As he prepared to leave for Myanmar today, United Nations Secretary-General Ban Ki-moon said he will do all he can to reinforce the immediate relief effort in the cyclone-devastated country and will also draw attention to the need for long-term reconstruction and development.
“I will do my utmost for the people of Myanmar,” Mr. Ban told reporters at UN Headquarters in New York. “I want to see the conditions under which relief teams are working and I intend to do all I can to reinforce their efforts in coordination with the Myanmar’s authorities and international aid agencies.”
Mr. Ban will arrive in Yangon, Myanmar, early Thursday morning and is set to tour the Irrawaddy delta area – the part of the country most affected by the cyclone. He said the UN had a functioning relief programme in place but cautioned that it is a “critical moment” for the country and said that so far aid workers had been able to reach only about 25 per cent of people in need in Myanmar. According to UN estimates, some 2.4 million people have been severely affected by Cyclone Nargis.
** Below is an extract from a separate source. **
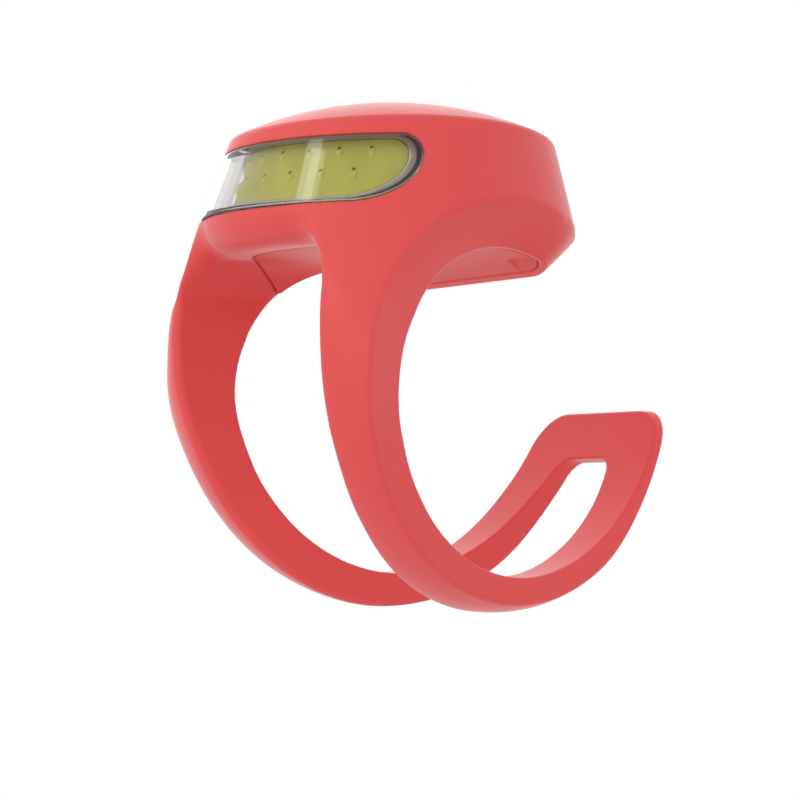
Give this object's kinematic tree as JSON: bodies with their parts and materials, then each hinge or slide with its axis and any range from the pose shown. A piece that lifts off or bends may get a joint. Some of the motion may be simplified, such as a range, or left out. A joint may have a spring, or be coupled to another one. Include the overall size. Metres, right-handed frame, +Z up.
{
  "type": "bicycle headlight",
  "caption": "Silicone handlebar headlight: a round domed head with a wide clear lens, a press button under its skin, and a split strap loop that hooks round the bar.",
  "frame": {"origin": "centre of the handlebar's axis, midway along the saddle", "axes": "+X along the handlebar, -Y the way the beam points, +Z up through the domed head"},
  "size_m": [0.0414, 0.0568, 0.0567],
  "materials": {
    "silicone": "matte, moulded in one colour",
    "clear_lens": "polished clear polycarbonate",
    "silver_trim": "satin",
    "yellow_phosphor": "semi-gloss cast resin",
    "led_chip": "satin",
    "circuit_board": "solder mask, semi-gloss",
    "white_plastic": "moulded",
    "amber_film": "film",
    "black_plastic": "moulded, fine texture",
    "tan_ceramic": "ceramic",
    "zinc_steel": "zinc plated",
    "cell_steel": "rolled and stamped",
    "spring_brass": "stamped sheet",
    "gasket_rubber": "matte",
    "cover_plastic": "moulded, satin",
    "red_plastic": "moulded"
  },
  "bodies": {
    "root": {"silicone_jacket": "silicone", "lens_cover": "clear_lens", "panel_bezel": "silver_trim", "phosphor_panel": "yellow_phosphor", "led_dies": "led_chip", "led_board": "circuit_board", "main_board": "circuit_board", "led_carrier": "white_plastic", "led_ribbon": "amber_film", "inner_case": "black_plastic", "cell_holder": "black_plastic", "switch_body": "black_plastic", "driver_chip": "black_plastic", "board_passives": "tan_ceramic", "board_screws": "zinc_steel", "coin_cell_lower": "cell_steel", "coin_cell_upper": "cell_steel", "positive_contact": "spring_brass", "negative_contact": "spring_brass", "cover_gasket": "gasket_rubber", "battery_cover": "cover_plastic"},
    "dome_button": {"button_dome": "silicone", "button_post": "silicone"},
    "plunger": {"switch_plunger": "red_plastic"},
    "strap_front": {"strap_lower_left": "silicone", "strap_lower_right": "silicone"},
    "strap_under": {"strap_rear_left": "silicone", "strap_rear_right": "silicone"},
    "strap_end": {"strap_tip": "silicone"}
  },
  "joints": [
    {"name": "button_press", "type": "slide", "parent": "root", "child": "dome_button", "axis": [0, 0, -1], "range_m": [0, 0.0006], "stiffness_N_per_m": 3000},
    {"name": "plunger_travel", "type": "slide", "parent": "root", "child": "plunger", "axis": [0, 0, -1], "range_m": [0, 0.00025]},
    {"name": "strap_front_bend", "type": "hinge", "parent": "root", "child": "strap_front", "pos_m": [0, -0.01666, -0.00886], "axis": [1, 0, 0], "range_deg": [-18, 12], "stiffness_Nm_per_rad": 0.06},
    {"name": "strap_under_bend", "type": "hinge", "parent": "strap_front", "child": "strap_under", "pos_m": [0, -0.00293, -0.02083], "axis": [1, 0, 0], "range_deg": [-18, 12], "stiffness_Nm_per_rad": 0.05},
    {"name": "strap_end_bend", "type": "hinge", "parent": "strap_under", "child": "strap_end", "pos_m": [0, 0.0181, -0.0163], "axis": [1, 0, 0], "range_deg": [-18, 12], "stiffness_Nm_per_rad": 0.04}
  ],
  "couplings": [
    {"joint": "plunger_travel", "follows": "button_press", "ratio": 0.4166},
    {"joint": "strap_under_bend", "follows": "strap_front_bend", "ratio": 1},
    {"joint": "strap_end_bend", "follows": "strap_front_bend", "ratio": 1}
  ]
}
On Sunday, the Secretary-General will participate in a pledging conference co-sponsored by the Association of Southeast Asian Nations (ASEAN) to raise funds for the aid effort from international donors.
Mr. Ban said he was travelling to Myanmar to “demonstrate my sympathy to the people and Government at this time of crisis and challenge, and to see for myself the situation on the ground.” He described the disaster caused by the cyclone as “unprecedented in Myanmar’s history.”
The Secretary-General said he would coordinate closely with ASEAN and Myanmarese officials and said he was confident that relief efforts could be scaled up quickly. He added that the UN had received Government permission to operate nine World Food Programme (WFP) helicopters which would allow aid workers to reach areas that have so far been largely inaccessible.
Mr. Ban also stressed that the international community had to give thought to Myanmar’s long-term reconstruction and rehabilitation. He said that Cyclone Nargis had “devastated Myanmar’s agricultural heartland” and that it may already be too late for farmers to plant the next harvest. “In this sense the economic effects of the natural disaster that has struck Myanmar could be more severe and longer lasting than the 2004 tsunami,” he added.
Major relief efforts continue in Myanmar from the WFP, the UN Children’s Fund (UNICEF) and the World Health Organization (WHO), who among them have delivered food, medical supplies, shelter materials and water purification equipment, and have been monitoring for the outbreak of disease.